### Work to complete
Copy verbatim the block of lines in the entries below whose first line contains "stud_bushes();" and whose last line contains "obj.parent = empty". Leave out all other lines.

Data items:
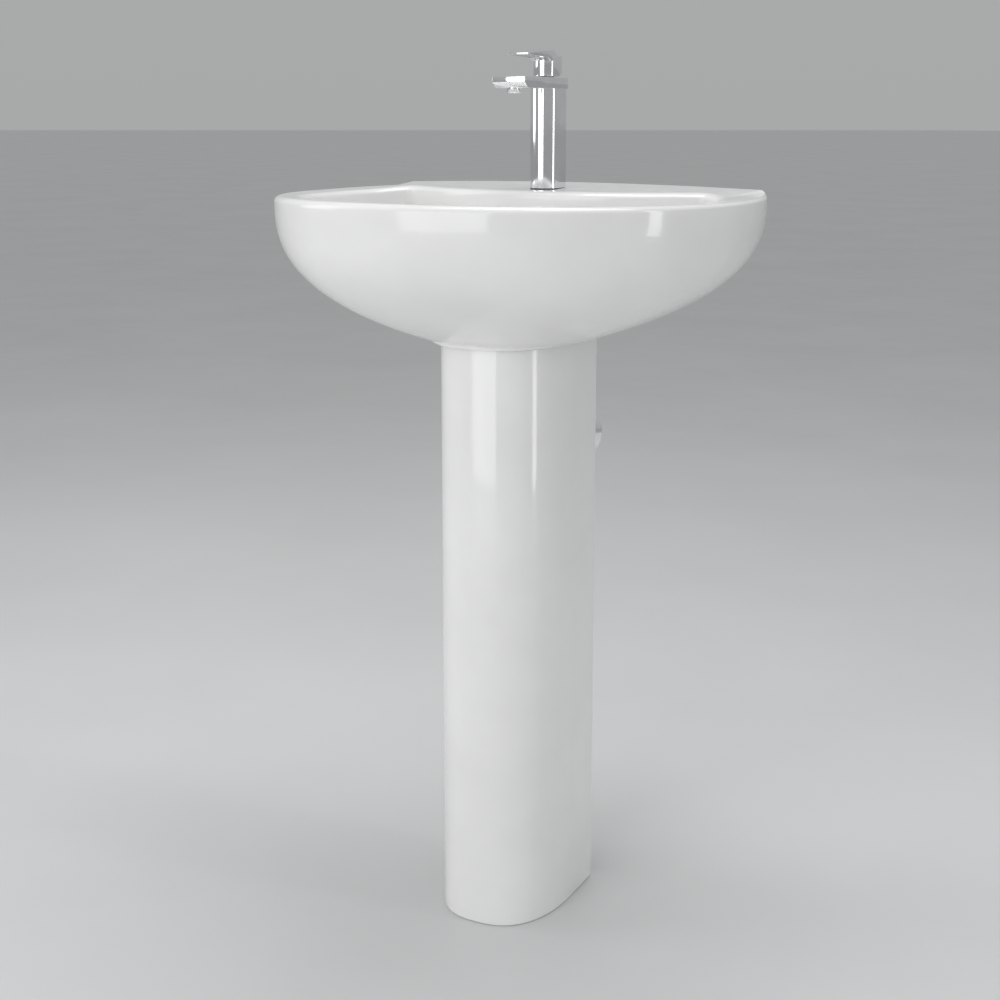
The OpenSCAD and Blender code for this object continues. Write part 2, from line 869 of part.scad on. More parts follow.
basin();
pedestal();
pedestal_pads();
wall_studs();
stud_bushes();
stud_washers();
stud_nuts();
tap_body();
tap_base_seal();
tap_stud();
tap_rubber_washer();
tap_metal_washer();
tap_nut();
inlet_nipples();
aerator_housing();
aerator_insert();
cartridge();
cartridge_seal();
cartridge_nut();
cartridge_turret();
turret_pin();
cartridge_stem();
lever_handle();
lever_grub_screw();
index_plug();
waste_body();
waste_top_seal();
waste_bottom_seal();
waste_backnut();
waste_plug();
plug_seal();
plug_stem();
click_capsule();
plug_spring();
overflow_ring();
trap_union_nut();
trap_inlet_washer();
trap_inlet_tube();
trap_gland_nut();
trap_gland_seal();
trap_body();
trap_cup();
trap_cup_seal();
trap_outlet_nut();
trap_outlet_seal();
trap_outlet_tube();
wall_rosette();
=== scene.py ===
"""Full pedestal wash basin: the camera, the looks and the finer ceramic and chrome shapes."""
import json
import math

import bmesh
import bpy
import numpy as np
from mathutils import Matrix, Vector


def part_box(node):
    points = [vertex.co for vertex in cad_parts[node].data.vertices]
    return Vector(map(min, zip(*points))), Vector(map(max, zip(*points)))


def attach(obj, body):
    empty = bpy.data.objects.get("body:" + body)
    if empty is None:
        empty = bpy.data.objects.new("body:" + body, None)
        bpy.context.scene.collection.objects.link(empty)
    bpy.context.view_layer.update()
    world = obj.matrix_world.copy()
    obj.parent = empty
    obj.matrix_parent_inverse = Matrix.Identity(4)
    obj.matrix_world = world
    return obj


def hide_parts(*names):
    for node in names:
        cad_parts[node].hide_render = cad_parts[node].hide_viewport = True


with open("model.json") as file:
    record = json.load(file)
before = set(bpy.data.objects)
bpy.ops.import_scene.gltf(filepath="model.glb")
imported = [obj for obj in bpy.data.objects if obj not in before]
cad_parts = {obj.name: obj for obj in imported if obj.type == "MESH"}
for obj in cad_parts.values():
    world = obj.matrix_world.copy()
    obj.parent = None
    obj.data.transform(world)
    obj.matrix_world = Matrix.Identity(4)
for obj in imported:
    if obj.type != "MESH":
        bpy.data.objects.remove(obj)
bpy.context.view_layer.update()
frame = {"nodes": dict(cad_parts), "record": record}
NODES = frame["nodes"]
MM = 0.001


# ---------------------------------------------------------------- driving dimensions
# Lengths are in millimetres in the part's own frame: the floor is Z = 0, the front faces -Y,
# and every shape is symmetric about X = 0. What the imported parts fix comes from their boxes.

BASIN_LOW, BASIN_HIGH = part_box("basin")
TAP_LOW, TAP_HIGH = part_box("tap_body")
PED_LOW, PED_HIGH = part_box("pedestal")
AERATOR_LOW, AERATOR_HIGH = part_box("aerator_housing")
LEVER_LOW, LEVER_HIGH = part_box("lever_handle")

WALL_Y = BASIN_HIGH.y / MM
FRONT_Y = BASIN_LOW.y / MM

# Pedestal: an oval front, centred at NECK_Y, with flat sides running back
PED_HALF_W = PED_HIGH.x / MM
PED_H = PED_HIGH.z / MM
PED_FRONT_Y = PED_LOW.y / MM
PED_BACK_Y = PED_HIGH.y / MM
PED_WALL = 11.0
PED_ARRIS = 2.6
PED_END_ROUND = 3.5
WEB_HALF_D = 24.0
WEB_H = 14.0
WEB_INSET = 5.0
FLOOR_SCREW_X = 40.0
FLOOR_SCREW_R = 4.5

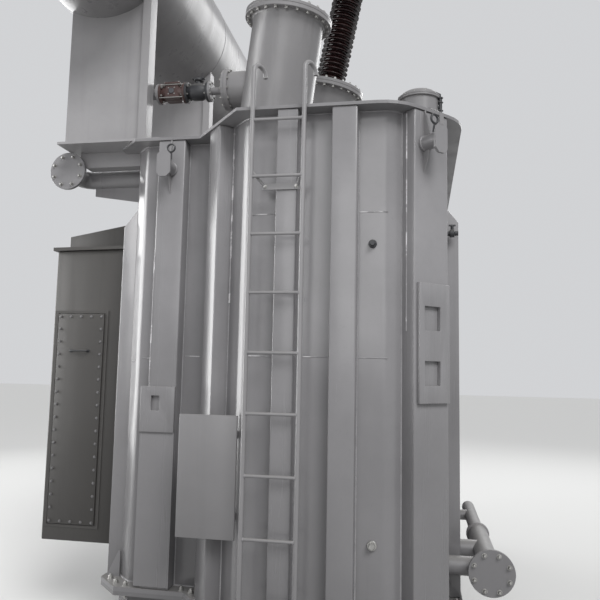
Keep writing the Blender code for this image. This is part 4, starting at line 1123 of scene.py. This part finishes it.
HEADER_FLANGE_RADIUS = 0.158
HEADER_FLANGE = 0.03
HEADER_EDGE = 0.002
HEADER_BOLTS = 8
PIPE_START = 0.02
BACK_BOLT = 0.022
UPPER_Z = 3.765
UPPER_RUN = 0.31
UPPER_BEND = 0.10
UPPER_RADIUS = 0.075
UPPER_BOLT_RADIUS = 0.125
UPPER_BOLT = 0.024
JOINT_BEAD = (0.46, 0.003)
BRACKET_TOP = 0.068
BRACKET_LENGTH = 0.53
BRACKET_DEEP = 0.155
BRACKET_SHALLOW = 0.075
BRACKET_HALF = 0.007
LOWER_Z = 0.77
LOWER_JOINT = 1.15
LOWER_RADIUS = 0.080
LOWER_COLLAR = 0.095
LOWER_THIN = 0.060
LOWER_BOLT_RADIUS = 0.127
LOWER_BOLT = 0.026
GASKET_HALF = 0.0006
SIDE_RIB_PITCH = 0.62
SIDE_RIB_HALF = 0.10
BRANCH_RADIUS = 0.066
BRANCH_CLEAR = 0.015
DRAIN_RADIUS = 0.048
# Place along the tank and radius of each branch into the tank
LOWER_BRANCHES = (
    (-2.5 * SIDE_RIB_PITCH - SIDE_RIB_HALF - BRANCH_RADIUS - BRANCH_CLEAR, BRANCH_RADIUS),
    (-2 * SIDE_RIB_PITCH, BRANCH_RADIUS),
    (0.0, DRAIN_RADIUS),
)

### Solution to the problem
stud_bushes();
stud_washers();
stud_nuts();
tap_body();
tap_base_seal();
tap_stud();
tap_rubber_washer();
tap_metal_washer();
tap_nut();
inlet_nipples();
aerator_housing();
aerator_insert();
cartridge();
cartridge_seal();
cartridge_nut();
cartridge_turret();
turret_pin();
cartridge_stem();
lever_handle();
lever_grub_screw();
index_plug();
waste_body();
waste_top_seal();
waste_bottom_seal();
waste_backnut();
waste_plug();
plug_seal();
plug_stem();
click_capsule();
plug_spring();
overflow_ring();
trap_union_nut();
trap_inlet_washer();
trap_inlet_tube();
trap_gland_nut();
trap_gland_seal();
trap_body();
trap_cup();
trap_cup_seal();
trap_outlet_nut();
trap_outlet_seal();
trap_outlet_tube();
wall_rosette();
=== scene.py ===
"""Full pedestal wash basin: the camera, the looks and the finer ceramic and chrome shapes."""
import json
import math

import bmesh
import bpy
import numpy as np
from mathutils import Matrix, Vector


def part_box(node):
    points = [vertex.co for vertex in cad_parts[node].data.vertices]
    return Vector(map(min, zip(*points))), Vector(map(max, zip(*points)))


def attach(obj, body):
    empty = bpy.data.objects.get("body:" + body)
    if empty is None:
        empty = bpy.data.objects.new("body:" + body, None)
        bpy.context.scene.collection.objects.link(empty)
    bpy.context.view_layer.update()
    world = obj.matrix_world.copy()
    obj.parent = empty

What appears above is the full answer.